— begin —
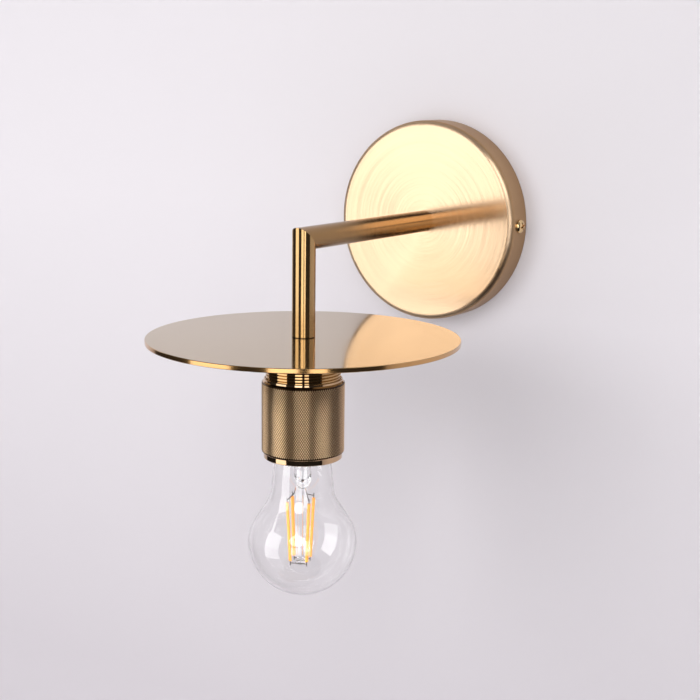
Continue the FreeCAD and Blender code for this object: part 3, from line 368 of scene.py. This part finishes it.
class Shader:
    """A material with one Principled shader and short calls to add nodes to it."""

    def __init__(self, name, color, rough, metallic=0.0, **sockets):
        self.material = bpy.data.materials.new(name)
        self.material.use_nodes = True
        self.tree = self.material.node_tree
        self.main = self.tree.nodes["Principled BSDF"]
        self.output = self.tree.nodes["Material Output"]
        self.color = color
        self.rough = rough
        self.main.inputs["Base Color"].default_value = (*color, 1)
        self.main.inputs["Roughness"].default_value = rough
        self.main.inputs["Metallic"].default_value = metallic
        for key, value in sockets.items():
            self.main.inputs[key.replace("_", " ")].default_value = value
        self.place = self.add("ShaderNodeTexCoord").outputs["Object"]

    def add(self, kind, links=None, **settings):
        """Adds a node with its settings, and links or sets its inputs."""
        node = self.tree.nodes.new(kind)
        for key, value in settings.items():
            setattr(node, key, value)
        for socket, source in (links or {}).items():
            if hasattr(source, "is_output"):
                self.tree.links.new(source, node.inputs[socket])
            else:
                node.inputs[socket].default_value = source
        return node

    def math(self, operation, a, b=0.0):
        return self.add("ShaderNodeMath", {0: a, 1: b}, operation=operation).outputs[0]

    def noise(self, where, scale, detail=3.0, rough=0.5):
        links = {"Vector": where, "Scale": scale, "Detail": detail, "Roughness": rough}
        return self.add("ShaderNodeTexNoise", links).outputs["Fac"]

    def remap(self, value, low, high, from_low=NOISE_LOW, from_high=NOISE_HIGH):
        """Brings a value from one range to another, clamped at both ends."""
        links = {"Value": value, "From Min": from_low, "From Max": from_high,
                 "To Min": low, "To Max": high}
        return self.add("ShaderNodeMapRange", links).outputs["Result"]

    def tint(self, value, spread):
        """Varies the base colour by a share either way with a noise value."""
        mix = self.add("ShaderNodeMix", {"Factor": self.remap(value, 0.0, 1.0)}, data_type="RGBA")
        low = [c * (1 - spread) for c in self.color]
        high = [min(1, c * (1 + spread)) for c in self.color]
        self.mix_colors(mix, low, high)

    def mix_colors(self, mix, low, high):
        """Sets the two colours of a mix node and sends its result to the base colour."""
        a, b = [socket for socket in mix.inputs if socket.type == "RGBA"]
        a.default_value = (*low, 1)
        b.default_value = (*high, 1)
        self.use_color(mix)

    def multiply(self, share, shade):
        """Multiplies the base colour by another where share is 1."""
        source = self.main.inputs["Base Color"].links[0].from_socket
        mix = self.add("ShaderNodeMix", {"Factor": share}, data_type="RGBA", blend_type="MULTIPLY")
        a, b = [socket for socket in mix.inputs if socket.type == "RGBA"]
        self.tree.links.new(source, a)
        b.default_value = (*shade, 1)
        self.use_color(mix)

    def use_color(self, mix):
        """Sends a colour mix's result to the base colour."""
        result = [socket for socket in mix.outputs if socket.type == "RGBA"][0]
        self.tree.links.new(result, self.main.inputs["Base Color"])

    def settle(self, name, share, value):
        """Brings a socket's own pattern to one value where share is 1."""
        source = self.main.inputs[name].links[0].from_socket
        mix = self.add("ShaderNodeMix", {"Factor": share, "A": source, "B": value})
        self.tree.links.new(mix.outputs[0], self.main.inputs[name])

    def bump(self, height, distance, strength=1.0):
        links = {"Height": height, "Distance": distance, "Strength": strength}
        normal = self.add("ShaderNodeBump", links)
        self.tree.links.new(normal.outputs["Normal"], self.main.inputs["Normal"])

    def roughen(self, value, spread, from_low=NOISE_LOW, from_high=NOISE_HIGH):
        """Varies the roughness by a spread either way with a noise value."""
        low, high = max(0.0, self.rough - spread), self.rough + spread
        rough = self.remap(value, low, high, from_low, from_high)
        self.tree.links.new(rough, self.main.inputs["Roughness"])

    def polar(self, axis, centre):
        """Place along an axis, distance from it and angle round it."""
        local = self.add("ShaderNodeVectorMath", {0: self.place, 1: centre}, operation="SUBTRACT").outputs[0]
        split = self.add("ShaderNodeSeparateXYZ", {0: local})
        along = split.outputs["XYZ".index(axis)]
        side = [split.outputs[k] for k in range(3) if k != "XYZ".index(axis)]
        squares = [self.math("MULTIPLY", way, way) for way in side]
        radius = self.math("SQRT", self.math("ADD", *squares))
        return along, radius, self.math("ARCTAN2", *side)

    def blend_with(self, other, share):
        """Sends the surface a mix of the Principled shader and another, which is alone where share is 1."""
        mix = self.add("ShaderNodeMixShader", {0: share, 1: self.main.outputs[0], 2: other.outputs[0]})
        self.tree.links.new(mix.outputs[0], self.output.inputs["Surface"])

    def tangent(self, axis):
        """Turns the stretch of highlights round an axis."""
        radial = self.add("ShaderNodeTangent", direction_type="RADIAL", axis=axis)
        self.tree.links.new(radial.outputs[0], self.main.inputs["Tangent"])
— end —
All lines from the beginning of the material above through the one with "material with one" need to be returned exactly; please return those and only those.

Output for this exercise:
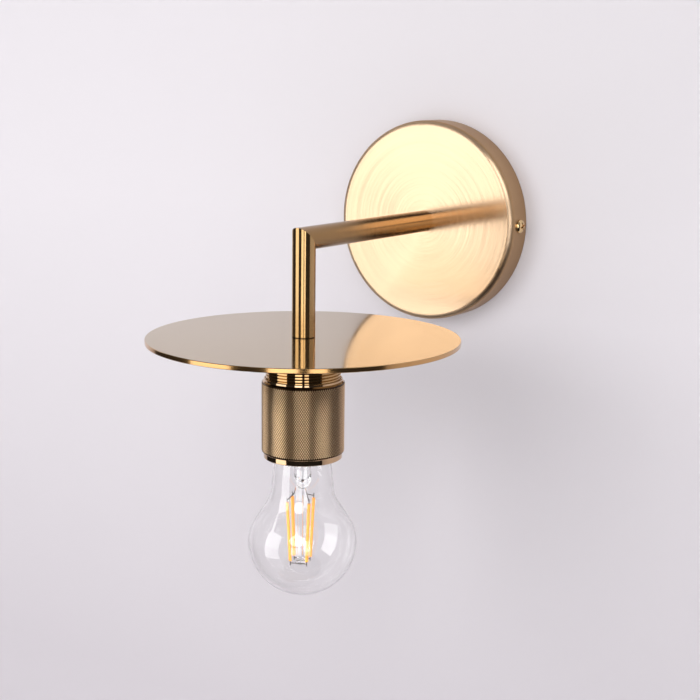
Continue the FreeCAD and Blender code for this object: part 3, from line 368 of scene.py. This part finishes it.
class Shader:
    """A material with one Principled shader and short calls to add nodes to it."""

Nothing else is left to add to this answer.